▶ _Collected material_:
======
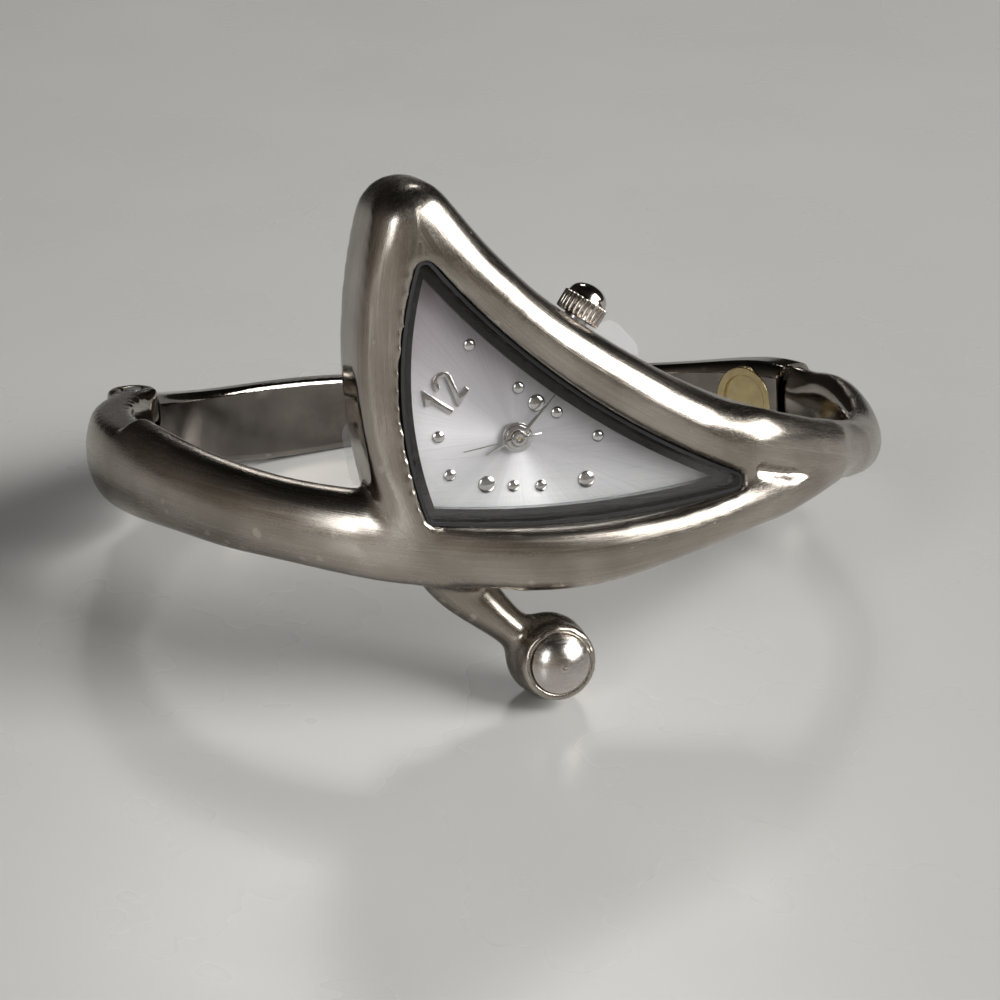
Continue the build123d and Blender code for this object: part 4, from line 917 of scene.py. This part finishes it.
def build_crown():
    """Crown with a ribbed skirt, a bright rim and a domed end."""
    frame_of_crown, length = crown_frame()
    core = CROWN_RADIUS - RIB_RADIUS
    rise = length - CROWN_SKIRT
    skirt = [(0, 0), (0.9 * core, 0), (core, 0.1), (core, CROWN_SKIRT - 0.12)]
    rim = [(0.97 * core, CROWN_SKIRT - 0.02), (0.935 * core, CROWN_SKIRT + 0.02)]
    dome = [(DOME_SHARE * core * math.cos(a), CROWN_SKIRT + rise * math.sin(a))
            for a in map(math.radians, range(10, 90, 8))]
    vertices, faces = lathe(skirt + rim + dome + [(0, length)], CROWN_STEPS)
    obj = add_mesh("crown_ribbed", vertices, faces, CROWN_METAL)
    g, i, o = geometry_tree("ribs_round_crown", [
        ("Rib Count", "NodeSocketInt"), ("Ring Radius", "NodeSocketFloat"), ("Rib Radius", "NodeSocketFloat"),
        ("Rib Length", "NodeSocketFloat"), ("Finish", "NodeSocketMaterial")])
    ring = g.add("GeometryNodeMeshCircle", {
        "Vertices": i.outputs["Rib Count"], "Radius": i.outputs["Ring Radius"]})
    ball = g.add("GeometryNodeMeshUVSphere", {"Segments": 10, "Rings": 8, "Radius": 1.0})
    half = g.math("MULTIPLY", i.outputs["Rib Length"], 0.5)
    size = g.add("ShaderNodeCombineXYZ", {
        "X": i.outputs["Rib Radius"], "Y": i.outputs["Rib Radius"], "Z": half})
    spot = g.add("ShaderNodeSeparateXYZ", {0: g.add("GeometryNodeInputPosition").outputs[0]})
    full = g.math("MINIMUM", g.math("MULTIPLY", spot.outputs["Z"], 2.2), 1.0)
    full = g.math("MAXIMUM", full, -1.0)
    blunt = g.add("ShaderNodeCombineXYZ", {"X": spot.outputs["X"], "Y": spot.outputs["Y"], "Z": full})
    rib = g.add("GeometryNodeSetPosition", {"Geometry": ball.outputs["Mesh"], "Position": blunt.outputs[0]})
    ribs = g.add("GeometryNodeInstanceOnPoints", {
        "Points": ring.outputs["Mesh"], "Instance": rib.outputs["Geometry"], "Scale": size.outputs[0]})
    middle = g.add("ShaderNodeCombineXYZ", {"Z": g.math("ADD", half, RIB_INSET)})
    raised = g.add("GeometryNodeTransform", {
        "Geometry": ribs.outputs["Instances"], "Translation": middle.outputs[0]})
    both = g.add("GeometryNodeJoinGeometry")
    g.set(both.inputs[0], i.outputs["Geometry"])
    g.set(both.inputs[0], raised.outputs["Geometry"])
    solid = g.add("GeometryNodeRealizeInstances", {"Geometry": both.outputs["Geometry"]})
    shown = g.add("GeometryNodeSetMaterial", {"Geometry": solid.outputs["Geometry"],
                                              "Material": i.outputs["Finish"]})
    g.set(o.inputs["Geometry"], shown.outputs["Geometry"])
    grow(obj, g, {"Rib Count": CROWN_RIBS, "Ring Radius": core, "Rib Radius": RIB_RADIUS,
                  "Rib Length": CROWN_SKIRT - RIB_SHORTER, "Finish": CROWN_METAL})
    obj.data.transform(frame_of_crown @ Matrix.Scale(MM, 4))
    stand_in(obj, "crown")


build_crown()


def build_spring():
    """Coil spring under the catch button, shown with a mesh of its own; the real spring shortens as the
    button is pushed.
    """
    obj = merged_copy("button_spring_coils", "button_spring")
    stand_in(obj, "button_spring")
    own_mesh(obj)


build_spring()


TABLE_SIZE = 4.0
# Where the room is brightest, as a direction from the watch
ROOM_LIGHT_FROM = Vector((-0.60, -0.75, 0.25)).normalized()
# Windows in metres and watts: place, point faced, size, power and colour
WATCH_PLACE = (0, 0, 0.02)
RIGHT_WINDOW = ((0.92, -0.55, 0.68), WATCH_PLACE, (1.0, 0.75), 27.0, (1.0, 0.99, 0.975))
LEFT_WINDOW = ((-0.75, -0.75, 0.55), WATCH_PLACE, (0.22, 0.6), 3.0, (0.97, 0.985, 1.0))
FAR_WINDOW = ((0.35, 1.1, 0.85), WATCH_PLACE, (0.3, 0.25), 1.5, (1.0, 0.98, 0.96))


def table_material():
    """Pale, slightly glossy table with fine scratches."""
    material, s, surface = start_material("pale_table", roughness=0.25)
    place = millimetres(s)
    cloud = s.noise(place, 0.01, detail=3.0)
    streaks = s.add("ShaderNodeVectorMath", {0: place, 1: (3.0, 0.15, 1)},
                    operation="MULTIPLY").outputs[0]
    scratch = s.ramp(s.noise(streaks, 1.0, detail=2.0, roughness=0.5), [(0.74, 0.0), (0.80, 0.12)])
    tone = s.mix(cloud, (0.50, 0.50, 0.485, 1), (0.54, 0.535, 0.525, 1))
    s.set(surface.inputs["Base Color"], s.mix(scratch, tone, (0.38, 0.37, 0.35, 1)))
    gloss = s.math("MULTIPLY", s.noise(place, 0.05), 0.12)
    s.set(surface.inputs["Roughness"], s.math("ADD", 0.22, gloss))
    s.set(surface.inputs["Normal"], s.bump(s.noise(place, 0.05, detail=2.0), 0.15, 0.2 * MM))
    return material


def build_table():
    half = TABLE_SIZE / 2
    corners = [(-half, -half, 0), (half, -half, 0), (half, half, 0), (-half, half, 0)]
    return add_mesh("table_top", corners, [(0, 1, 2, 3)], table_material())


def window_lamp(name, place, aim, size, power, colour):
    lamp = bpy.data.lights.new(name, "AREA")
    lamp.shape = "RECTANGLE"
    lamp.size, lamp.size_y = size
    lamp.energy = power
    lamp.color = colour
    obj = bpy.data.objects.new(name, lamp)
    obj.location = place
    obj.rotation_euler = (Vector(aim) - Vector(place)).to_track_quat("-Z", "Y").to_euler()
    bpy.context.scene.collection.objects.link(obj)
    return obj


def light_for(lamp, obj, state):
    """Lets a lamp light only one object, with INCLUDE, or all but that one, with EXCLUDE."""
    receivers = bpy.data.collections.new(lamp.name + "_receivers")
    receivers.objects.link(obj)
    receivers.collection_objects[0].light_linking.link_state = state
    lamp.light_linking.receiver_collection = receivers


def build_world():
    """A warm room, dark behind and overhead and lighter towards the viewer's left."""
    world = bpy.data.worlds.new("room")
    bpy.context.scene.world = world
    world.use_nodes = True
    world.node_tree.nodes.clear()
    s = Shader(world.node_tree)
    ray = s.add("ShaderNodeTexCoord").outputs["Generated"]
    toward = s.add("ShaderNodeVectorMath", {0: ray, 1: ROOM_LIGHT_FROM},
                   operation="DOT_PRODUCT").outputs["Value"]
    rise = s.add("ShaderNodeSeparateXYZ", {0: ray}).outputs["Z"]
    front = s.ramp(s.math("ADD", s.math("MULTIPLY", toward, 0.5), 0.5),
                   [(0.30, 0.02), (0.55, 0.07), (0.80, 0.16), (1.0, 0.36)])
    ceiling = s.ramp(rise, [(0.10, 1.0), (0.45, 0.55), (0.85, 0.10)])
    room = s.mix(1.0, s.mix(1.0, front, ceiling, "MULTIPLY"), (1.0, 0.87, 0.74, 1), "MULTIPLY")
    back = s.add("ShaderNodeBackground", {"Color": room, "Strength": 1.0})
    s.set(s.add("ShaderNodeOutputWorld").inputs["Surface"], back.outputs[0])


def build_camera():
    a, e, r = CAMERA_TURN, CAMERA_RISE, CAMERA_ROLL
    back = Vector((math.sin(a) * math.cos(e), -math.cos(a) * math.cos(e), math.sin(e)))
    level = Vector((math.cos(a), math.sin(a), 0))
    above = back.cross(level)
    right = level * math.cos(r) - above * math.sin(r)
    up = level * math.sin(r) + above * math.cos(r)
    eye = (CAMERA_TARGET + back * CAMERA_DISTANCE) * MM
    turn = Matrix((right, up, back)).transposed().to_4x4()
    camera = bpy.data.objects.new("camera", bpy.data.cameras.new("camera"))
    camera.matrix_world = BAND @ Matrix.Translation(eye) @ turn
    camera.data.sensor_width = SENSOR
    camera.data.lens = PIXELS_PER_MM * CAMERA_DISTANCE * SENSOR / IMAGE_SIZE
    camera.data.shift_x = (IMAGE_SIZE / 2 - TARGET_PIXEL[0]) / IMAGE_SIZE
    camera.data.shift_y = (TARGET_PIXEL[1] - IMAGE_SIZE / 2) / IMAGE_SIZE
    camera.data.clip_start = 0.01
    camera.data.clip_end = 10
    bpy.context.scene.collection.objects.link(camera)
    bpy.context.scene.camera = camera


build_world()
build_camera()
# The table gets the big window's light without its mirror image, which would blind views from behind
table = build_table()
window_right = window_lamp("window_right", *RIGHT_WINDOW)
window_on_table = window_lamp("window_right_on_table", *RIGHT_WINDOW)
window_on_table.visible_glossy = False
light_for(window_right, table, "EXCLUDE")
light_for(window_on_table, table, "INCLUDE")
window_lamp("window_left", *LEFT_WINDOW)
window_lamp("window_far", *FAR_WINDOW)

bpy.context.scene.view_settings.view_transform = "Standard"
======
▶ _Directions_: Reproduce exactly the lines from the line with "own_mesh(obj)" through the line with "(1.0, 0.98, 0.96))", both end lines included, and only those lines.

▶ _Expected answer_:
    own_mesh(obj)


build_spring()


TABLE_SIZE = 4.0
# Where the room is brightest, as a direction from the watch
ROOM_LIGHT_FROM = Vector((-0.60, -0.75, 0.25)).normalized()
# Windows in metres and watts: place, point faced, size, power and colour
WATCH_PLACE = (0, 0, 0.02)
RIGHT_WINDOW = ((0.92, -0.55, 0.68), WATCH_PLACE, (1.0, 0.75), 27.0, (1.0, 0.99, 0.975))
LEFT_WINDOW = ((-0.75, -0.75, 0.55), WATCH_PLACE, (0.22, 0.6), 3.0, (0.97, 0.985, 1.0))
FAR_WINDOW = ((0.35, 1.1, 0.85), WATCH_PLACE, (0.3, 0.25), 1.5, (1.0, 0.98, 0.96))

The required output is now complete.